Interestingly, in Turkey itself, activists of the Peoples’ Democratic Party supported Syrian refugees. In particular, they organized additional educational activities for children who were only provided by the state to attend general school. I know of at least one such example from the city of Mersin. “Whatever the outcome of the current stage of the Syrian crisis, the struggle between the confederalist and neo-Ottoman projects will not end there.”
Confederation or Empire? There is a third answer to this debate. Hafez al-Assad and then his son, current President Bashar, built Syria as an Arab nation-state. Backed by massive support from Iran and Russia, the government has managed to regain control over large parts of the country. Faced with an attack by the technically superior Turkish army, Rojava politicians were forced to conclude an agreement with Damascus, on the basis of which Syrian army units entered the region. There is no doubt that Bashar al-Assad would like to regain control over this part of the country as well.

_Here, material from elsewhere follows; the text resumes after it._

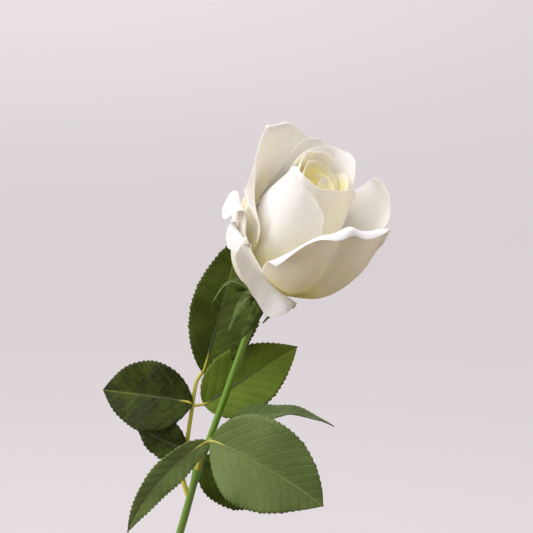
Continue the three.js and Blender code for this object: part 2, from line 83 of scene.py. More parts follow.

Whatever the outcome of the current stage of the Syrian crisis, the struggle between the confederalist and neo-Ottoman projects will not end there. The confrontation has long since spilled beyond Turkey’s borders and changed the political map of the Middle East. Both the Turkish state and the Kurdistan Workers’ Party and its associated movements have the resources and will to continue this conflict.
It is no exaggeration to say that the political program of the PKK offers a new solution to the old problems shaking the region. First of all, the problems of national inequality and inter-ethnic confrontation. Will these ideas be able to withstand the military might of NATO’s second strongest army and spread to new territories and national groups? This question will be answered in the near future.